Only the lines from the one containing "fill_sheet()" down to the one containing "bpy.data.objects.remove(obj)", inclusive, are to be quoted exactly.

** START OF Material for the task **

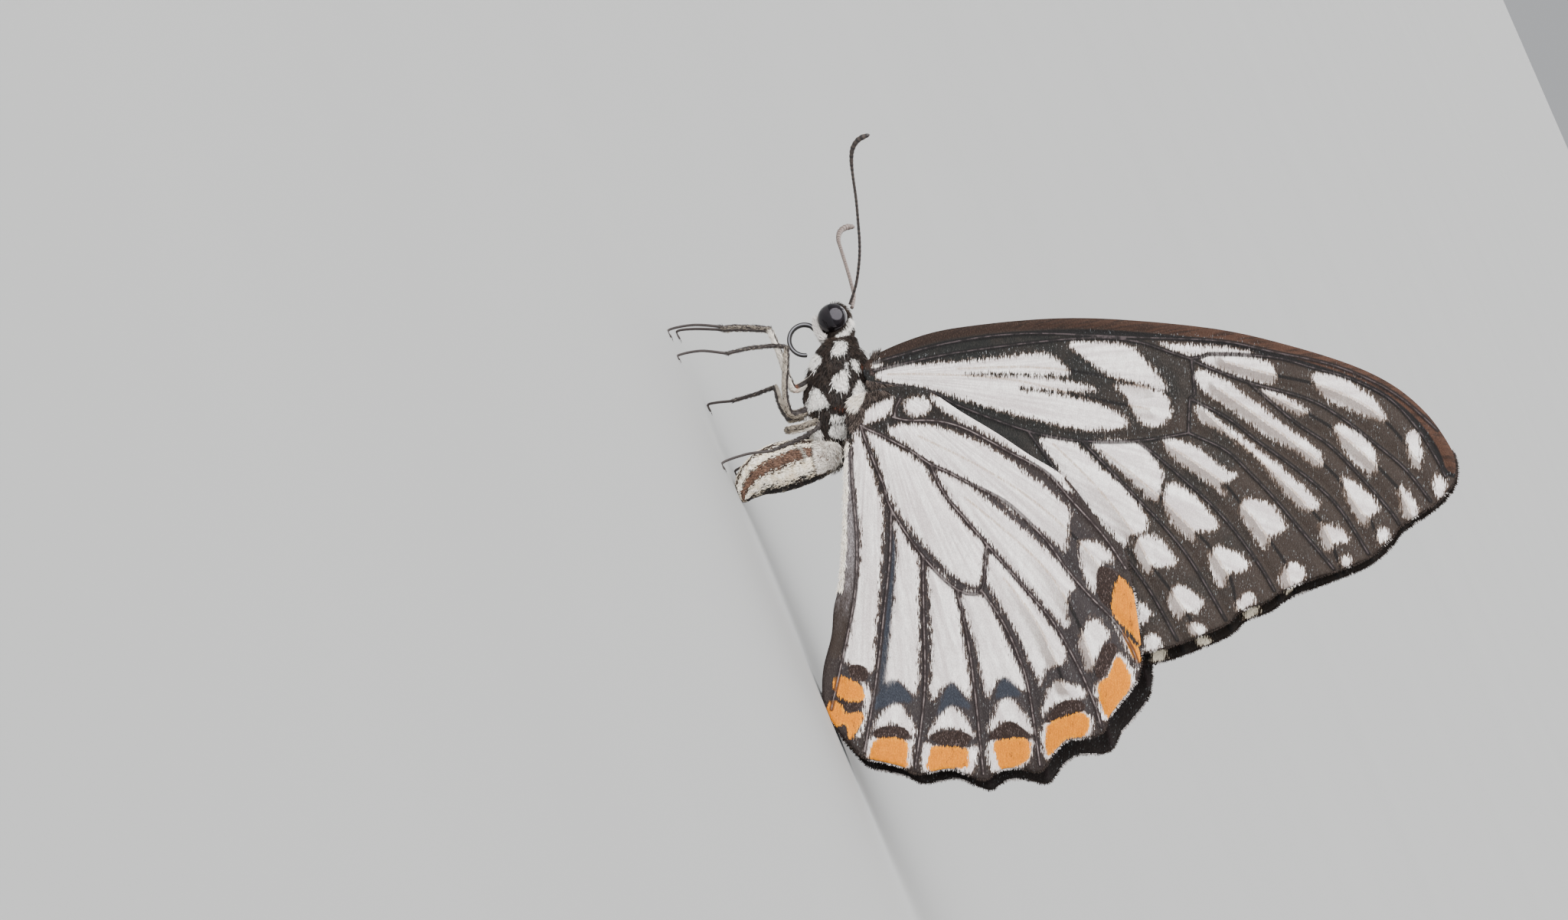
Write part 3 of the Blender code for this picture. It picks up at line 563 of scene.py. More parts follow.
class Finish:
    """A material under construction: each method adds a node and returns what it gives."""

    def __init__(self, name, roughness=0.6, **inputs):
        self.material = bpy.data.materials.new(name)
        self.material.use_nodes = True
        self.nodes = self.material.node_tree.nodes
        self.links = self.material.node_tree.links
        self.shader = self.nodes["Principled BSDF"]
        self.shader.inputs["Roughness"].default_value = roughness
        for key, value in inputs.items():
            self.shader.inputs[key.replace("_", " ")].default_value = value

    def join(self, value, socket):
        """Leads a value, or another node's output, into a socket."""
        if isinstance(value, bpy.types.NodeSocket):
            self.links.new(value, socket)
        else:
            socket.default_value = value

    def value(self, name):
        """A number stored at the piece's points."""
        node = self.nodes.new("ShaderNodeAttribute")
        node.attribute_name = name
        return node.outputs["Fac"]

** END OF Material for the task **
** START OF Material for the task **

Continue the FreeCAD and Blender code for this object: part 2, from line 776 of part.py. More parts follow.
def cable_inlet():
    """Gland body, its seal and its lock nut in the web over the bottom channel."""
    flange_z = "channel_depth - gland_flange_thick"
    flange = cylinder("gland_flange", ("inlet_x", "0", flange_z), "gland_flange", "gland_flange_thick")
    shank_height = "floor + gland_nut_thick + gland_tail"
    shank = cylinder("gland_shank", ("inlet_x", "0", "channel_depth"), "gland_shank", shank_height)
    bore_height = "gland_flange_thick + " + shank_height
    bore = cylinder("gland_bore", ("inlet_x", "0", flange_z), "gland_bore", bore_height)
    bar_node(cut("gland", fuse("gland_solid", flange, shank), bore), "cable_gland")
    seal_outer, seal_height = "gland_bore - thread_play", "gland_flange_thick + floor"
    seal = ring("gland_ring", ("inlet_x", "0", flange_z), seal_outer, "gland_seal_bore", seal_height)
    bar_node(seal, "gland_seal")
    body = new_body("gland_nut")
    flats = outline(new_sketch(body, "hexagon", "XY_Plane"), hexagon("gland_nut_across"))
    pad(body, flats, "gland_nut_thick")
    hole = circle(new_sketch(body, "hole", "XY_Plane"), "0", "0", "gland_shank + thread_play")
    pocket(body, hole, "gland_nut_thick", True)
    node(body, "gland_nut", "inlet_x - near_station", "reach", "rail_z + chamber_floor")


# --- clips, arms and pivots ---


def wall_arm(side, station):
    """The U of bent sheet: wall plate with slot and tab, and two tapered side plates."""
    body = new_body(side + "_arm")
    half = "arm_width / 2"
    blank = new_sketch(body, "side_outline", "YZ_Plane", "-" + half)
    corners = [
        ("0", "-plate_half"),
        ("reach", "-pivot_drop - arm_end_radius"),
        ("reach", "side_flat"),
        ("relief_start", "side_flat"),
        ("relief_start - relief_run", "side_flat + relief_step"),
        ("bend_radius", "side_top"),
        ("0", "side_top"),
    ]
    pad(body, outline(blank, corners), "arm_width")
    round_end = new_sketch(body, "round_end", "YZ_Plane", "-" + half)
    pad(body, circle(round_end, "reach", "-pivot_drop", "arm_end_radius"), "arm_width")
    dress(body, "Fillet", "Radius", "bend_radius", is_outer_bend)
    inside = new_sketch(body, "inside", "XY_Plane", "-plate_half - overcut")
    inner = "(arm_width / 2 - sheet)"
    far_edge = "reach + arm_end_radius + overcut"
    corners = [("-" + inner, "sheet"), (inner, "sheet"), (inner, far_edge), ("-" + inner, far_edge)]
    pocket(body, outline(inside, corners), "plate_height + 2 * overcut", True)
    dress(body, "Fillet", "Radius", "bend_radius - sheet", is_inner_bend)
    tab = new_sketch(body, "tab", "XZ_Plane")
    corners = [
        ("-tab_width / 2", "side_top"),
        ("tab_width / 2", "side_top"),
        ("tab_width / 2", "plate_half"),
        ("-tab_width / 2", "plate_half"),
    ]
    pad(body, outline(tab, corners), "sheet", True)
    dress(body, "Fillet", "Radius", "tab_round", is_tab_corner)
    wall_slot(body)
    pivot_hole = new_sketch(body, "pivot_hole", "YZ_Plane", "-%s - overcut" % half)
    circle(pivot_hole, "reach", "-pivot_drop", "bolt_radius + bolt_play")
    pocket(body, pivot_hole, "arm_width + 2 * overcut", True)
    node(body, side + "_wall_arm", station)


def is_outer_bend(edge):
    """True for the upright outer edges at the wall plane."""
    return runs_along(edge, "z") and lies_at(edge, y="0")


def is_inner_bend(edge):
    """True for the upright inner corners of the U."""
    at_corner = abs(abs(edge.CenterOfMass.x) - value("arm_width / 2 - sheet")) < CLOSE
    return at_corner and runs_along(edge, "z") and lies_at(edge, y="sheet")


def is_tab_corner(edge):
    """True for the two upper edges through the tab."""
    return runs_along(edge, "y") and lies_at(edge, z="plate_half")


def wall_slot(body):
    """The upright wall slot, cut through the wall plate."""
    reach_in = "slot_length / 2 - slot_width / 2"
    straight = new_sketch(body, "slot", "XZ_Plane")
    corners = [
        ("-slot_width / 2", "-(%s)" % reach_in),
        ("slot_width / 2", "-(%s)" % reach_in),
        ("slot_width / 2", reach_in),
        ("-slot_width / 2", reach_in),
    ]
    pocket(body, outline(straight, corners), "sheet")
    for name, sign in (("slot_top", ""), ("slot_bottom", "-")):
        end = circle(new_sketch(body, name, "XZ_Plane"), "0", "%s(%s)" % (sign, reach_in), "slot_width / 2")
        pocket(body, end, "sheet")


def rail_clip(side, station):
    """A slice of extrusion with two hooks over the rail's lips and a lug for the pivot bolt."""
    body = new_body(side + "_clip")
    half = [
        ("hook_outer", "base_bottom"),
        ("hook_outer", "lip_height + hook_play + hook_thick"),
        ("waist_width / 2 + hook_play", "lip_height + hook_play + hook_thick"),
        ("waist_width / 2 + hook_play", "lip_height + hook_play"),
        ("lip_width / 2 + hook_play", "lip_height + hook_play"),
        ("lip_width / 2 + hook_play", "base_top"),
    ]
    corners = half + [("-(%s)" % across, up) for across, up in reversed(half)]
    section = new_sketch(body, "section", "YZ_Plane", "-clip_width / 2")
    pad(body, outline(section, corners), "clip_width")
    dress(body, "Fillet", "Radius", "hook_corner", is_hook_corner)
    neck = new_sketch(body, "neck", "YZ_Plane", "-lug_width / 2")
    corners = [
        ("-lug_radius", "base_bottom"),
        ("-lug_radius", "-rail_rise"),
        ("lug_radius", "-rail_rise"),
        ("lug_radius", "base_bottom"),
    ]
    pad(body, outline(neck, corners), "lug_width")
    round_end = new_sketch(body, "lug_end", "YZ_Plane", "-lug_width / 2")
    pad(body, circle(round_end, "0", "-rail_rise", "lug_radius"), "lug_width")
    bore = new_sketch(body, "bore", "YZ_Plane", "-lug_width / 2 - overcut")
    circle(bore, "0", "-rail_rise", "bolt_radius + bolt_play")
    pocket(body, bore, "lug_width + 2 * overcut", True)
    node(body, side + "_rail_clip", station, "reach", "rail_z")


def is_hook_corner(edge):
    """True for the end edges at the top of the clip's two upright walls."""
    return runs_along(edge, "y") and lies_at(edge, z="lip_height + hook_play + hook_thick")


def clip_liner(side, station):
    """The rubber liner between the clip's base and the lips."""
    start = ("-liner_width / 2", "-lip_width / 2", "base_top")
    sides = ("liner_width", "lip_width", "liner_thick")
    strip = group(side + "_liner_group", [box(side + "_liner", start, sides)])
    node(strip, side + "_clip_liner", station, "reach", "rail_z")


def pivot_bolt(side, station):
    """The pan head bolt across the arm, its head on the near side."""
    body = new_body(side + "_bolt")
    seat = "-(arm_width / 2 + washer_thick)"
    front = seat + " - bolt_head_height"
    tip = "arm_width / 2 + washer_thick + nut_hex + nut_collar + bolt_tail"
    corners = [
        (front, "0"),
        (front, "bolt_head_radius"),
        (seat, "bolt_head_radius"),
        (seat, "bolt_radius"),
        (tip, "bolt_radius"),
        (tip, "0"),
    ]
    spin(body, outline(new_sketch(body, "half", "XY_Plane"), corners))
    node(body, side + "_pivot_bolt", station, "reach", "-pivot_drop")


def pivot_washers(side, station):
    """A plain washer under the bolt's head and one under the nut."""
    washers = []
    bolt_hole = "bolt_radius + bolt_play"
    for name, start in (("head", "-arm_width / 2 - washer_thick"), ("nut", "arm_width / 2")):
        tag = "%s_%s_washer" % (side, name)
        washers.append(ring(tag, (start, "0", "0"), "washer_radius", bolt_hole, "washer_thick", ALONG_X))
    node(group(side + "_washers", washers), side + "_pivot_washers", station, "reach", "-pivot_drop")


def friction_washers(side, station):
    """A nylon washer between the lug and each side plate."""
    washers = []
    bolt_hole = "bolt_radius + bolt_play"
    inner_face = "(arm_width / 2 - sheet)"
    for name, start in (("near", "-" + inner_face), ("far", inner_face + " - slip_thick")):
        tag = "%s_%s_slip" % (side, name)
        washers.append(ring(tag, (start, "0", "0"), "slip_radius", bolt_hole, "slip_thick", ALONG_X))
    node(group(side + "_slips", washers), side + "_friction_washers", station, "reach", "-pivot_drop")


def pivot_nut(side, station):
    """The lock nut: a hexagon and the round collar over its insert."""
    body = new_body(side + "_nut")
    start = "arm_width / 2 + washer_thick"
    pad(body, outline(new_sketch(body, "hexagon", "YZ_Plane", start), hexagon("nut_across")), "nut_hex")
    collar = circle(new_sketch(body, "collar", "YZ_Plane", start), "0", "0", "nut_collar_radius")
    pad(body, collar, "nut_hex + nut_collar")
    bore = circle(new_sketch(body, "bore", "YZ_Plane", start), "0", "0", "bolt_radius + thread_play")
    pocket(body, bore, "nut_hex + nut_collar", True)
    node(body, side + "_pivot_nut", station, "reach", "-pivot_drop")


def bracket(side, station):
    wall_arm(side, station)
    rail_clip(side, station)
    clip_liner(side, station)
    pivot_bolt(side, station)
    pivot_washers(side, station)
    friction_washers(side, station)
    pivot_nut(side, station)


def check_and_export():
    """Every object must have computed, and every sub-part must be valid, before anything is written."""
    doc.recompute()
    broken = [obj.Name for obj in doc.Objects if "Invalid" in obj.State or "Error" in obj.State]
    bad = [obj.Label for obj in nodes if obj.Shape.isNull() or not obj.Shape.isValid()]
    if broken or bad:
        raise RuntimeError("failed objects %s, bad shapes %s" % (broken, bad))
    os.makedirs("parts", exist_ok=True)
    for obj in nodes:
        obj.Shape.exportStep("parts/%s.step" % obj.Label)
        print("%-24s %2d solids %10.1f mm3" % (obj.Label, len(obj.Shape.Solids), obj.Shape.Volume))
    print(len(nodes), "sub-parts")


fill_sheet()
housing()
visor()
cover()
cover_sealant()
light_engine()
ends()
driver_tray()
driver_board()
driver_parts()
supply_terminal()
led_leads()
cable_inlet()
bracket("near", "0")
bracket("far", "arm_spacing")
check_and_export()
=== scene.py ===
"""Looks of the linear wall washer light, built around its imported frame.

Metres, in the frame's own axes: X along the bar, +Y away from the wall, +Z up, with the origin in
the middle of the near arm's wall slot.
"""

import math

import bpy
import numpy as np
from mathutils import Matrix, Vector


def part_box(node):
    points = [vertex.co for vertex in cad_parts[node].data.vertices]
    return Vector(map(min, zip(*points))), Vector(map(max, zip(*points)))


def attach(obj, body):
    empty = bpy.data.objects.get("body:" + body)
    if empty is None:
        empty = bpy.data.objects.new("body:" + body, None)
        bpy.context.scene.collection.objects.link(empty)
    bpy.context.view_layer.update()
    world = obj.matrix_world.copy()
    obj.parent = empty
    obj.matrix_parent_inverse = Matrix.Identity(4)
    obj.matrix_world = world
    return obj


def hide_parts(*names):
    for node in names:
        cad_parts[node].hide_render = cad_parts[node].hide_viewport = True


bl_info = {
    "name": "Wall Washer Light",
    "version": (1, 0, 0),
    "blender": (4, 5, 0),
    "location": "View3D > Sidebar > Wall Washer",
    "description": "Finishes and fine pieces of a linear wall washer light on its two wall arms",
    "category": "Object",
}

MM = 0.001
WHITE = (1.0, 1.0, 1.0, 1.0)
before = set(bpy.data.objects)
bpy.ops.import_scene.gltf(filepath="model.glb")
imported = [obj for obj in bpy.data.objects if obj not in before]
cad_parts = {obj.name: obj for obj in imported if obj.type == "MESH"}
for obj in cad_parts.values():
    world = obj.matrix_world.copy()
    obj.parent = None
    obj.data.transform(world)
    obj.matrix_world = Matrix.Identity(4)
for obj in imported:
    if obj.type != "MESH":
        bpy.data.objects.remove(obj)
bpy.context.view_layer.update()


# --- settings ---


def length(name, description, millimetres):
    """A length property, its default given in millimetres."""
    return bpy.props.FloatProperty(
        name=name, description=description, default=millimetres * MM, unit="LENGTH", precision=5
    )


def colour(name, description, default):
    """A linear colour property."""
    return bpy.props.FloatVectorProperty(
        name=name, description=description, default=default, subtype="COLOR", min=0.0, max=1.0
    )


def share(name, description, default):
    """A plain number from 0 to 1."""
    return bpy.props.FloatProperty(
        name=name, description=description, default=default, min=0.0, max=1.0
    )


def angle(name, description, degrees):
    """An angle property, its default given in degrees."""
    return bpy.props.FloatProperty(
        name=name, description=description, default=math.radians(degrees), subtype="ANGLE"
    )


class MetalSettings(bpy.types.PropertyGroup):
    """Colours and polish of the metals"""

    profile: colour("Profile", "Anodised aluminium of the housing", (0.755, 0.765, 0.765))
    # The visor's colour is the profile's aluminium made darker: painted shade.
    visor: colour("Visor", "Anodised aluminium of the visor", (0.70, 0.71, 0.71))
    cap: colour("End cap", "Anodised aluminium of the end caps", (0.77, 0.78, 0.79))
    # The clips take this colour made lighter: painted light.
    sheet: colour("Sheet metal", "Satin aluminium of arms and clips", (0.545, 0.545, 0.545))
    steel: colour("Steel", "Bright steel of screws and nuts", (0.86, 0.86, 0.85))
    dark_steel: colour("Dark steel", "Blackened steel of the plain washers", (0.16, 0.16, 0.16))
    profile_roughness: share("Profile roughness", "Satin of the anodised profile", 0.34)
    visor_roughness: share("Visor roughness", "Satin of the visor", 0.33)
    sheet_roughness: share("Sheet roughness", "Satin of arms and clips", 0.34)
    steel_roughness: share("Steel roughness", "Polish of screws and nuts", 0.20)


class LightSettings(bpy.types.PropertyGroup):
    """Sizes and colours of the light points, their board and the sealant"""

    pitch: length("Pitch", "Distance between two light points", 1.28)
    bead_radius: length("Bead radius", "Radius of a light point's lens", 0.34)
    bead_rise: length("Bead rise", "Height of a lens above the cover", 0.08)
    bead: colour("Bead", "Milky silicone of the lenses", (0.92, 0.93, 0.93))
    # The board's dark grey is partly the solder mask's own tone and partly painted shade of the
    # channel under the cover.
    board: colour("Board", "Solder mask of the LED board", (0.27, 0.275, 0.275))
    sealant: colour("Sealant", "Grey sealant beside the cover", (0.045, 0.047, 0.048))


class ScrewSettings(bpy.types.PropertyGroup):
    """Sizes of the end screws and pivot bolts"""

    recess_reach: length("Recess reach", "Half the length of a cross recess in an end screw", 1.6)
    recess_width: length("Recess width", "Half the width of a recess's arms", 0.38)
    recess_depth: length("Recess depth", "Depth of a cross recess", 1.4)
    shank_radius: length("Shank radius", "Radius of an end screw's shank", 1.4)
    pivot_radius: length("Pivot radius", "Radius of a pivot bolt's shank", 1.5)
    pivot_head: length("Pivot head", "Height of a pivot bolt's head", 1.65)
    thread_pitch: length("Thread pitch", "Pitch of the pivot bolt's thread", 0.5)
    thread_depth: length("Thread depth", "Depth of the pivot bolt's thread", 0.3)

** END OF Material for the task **

- Result of the task:
fill_sheet()
housing()
visor()
cover()
cover_sealant()
light_engine()
ends()
driver_tray()
driver_board()
driver_parts()
supply_terminal()
led_leads()
cable_inlet()
bracket("near", "0")
bracket("far", "arm_spacing")
check_and_export()
=== scene.py ===
"""Looks of the linear wall washer light, built around its imported frame.

Metres, in the frame's own axes: X along the bar, +Y away from the wall, +Z up, with the origin in
the middle of the near arm's wall slot.
"""

import math

import bpy
import numpy as np
from mathutils import Matrix, Vector


def part_box(node):
    points = [vertex.co for vertex in cad_parts[node].data.vertices]
    return Vector(map(min, zip(*points))), Vector(map(max, zip(*points)))


def attach(obj, body):
    empty = bpy.data.objects.get("body:" + body)
    if empty is None:
        empty = bpy.data.objects.new("body:" + body, None)
        bpy.context.scene.collection.objects.link(empty)
    bpy.context.view_layer.update()
    world = obj.matrix_world.copy()
    obj.parent = empty
    obj.matrix_parent_inverse = Matrix.Identity(4)
    obj.matrix_world = world
    return obj


def hide_parts(*names):
    for node in names:
        cad_parts[node].hide_render = cad_parts[node].hide_viewport = True


bl_info = {
    "name": "Wall Washer Light",
    "version": (1, 0, 0),
    "blender": (4, 5, 0),
    "location": "View3D > Sidebar > Wall Washer",
    "description": "Finishes and fine pieces of a linear wall washer light on its two wall arms",
    "category": "Object",
}

MM = 0.001
WHITE = (1.0, 1.0, 1.0, 1.0)
before = set(bpy.data.objects)
bpy.ops.import_scene.gltf(filepath="model.glb")
imported = [obj for obj in bpy.data.objects if obj not in before]
cad_parts = {obj.name: obj for obj in imported if obj.type == "MESH"}
for obj in cad_parts.values():
    world = obj.matrix_world.copy()
    obj.parent = None
    obj.data.transform(world)
    obj.matrix_world = Matrix.Identity(4)
for obj in imported:
    if obj.type != "MESH":
        bpy.data.objects.remove(obj)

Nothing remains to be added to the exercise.